Start with the exact phrase. What two terms are being joined? Are they emotionally, morally, logically, or sensorially opposed?

What experience does the contradiction capture? Love? Grief? guilt? spiritual conflict? social hypocrisy?

Does the oxymoron sound tragic, comic, ironic, tender, bitter, shocked, or philosophical?

Who uses the oxymoron? Does it reveal confusion, insight, self-deception, maturity, theatricality, or pressure?

Does the work repeatedly join opposites?
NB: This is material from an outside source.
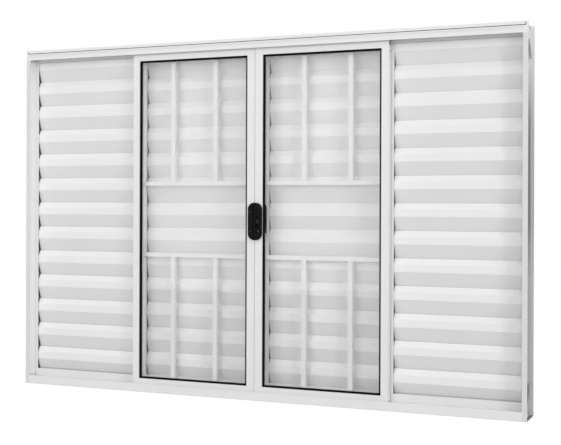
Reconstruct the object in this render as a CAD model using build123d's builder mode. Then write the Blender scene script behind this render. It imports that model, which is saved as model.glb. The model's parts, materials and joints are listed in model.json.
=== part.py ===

If so, the oxymoron may point toward a major theme.

An oxymoron in a love sonnet may work differently from one in satire, epic, tragedy, or modernist poetry.


When you find an oxymoron, ask:

  • Which words contradict or resist each other?
  • Is the contradiction logical, emotional, sensory, moral, or social?
  • Does the phrase sound serious, witty, ironic, or painful?
  • What does the oxymoron reveal about the speaker’s state of mind?
  • Does the phrase compress a larger conflict in the work?
  • Is the contradiction resolved, or does the text keep it open?
  • How would the meaning change if the writer used simpler, non-contradictory language?
  • Does the oxymoron connect to tone, imagery, theme, or characterization?

An oxymoron is a figure of speech that combines contradictory or opposed words in a compact phrase, such as “sweet sorrow” or “darkness visible.” It creates tension, surprise, emotional complexity, or irony.

Writers use oxymoron because many experiences are mixed or contradictory. Oxymoron can express conflicted love, painful joy, moral ambiguity, spiritual struggle, social hypocrisy, or divided identity in a concentrated form.

Oxymoron is usually a short phrase made of contradictory words. Paradox is usually a larger statement, situation, or idea that seems impossible but may reveal a deeper truth. Oxymoron can contribute to paradox, but they are not identical.

Yes. “Bittersweet” combines opposite tastes and emotions. It often describes an experience that is pleasant and painful at the same time, such as a farewell, memory, or achievement marked by loss.

Famous examples include Shakespeare’s “loving hate” and “sweet sorrow” from Romeo and Juliet, and Milton’s “darkness visible” from Paradise Lost. These phrases endure because they capture complex states with remarkable economy.

Look for phrases where two words seem to contradict each other. Then ask whether the contradiction expresses mixed emotion, irony, conflict, or a larger theme. Do not stop at naming the device; explain why the contradiction matters.


Oxymoron proves that contradiction is not always a failure of meaning. Sometimes contradiction is the most accurate form meaning can take.

By placing opposed words together, writers make readers feel conflict directly. The phrase becomes a small pressure chamber: love and hate, light and darkness, pleasure and pain, freedom and imprisonment all occupy the same verbal space.

That is why oxymoron matters in literary analysis. It teaches us to notice where language refuses to simplify experience. A good oxymoron is not merely clever. It is a compact sign that a text is thinking through contradiction.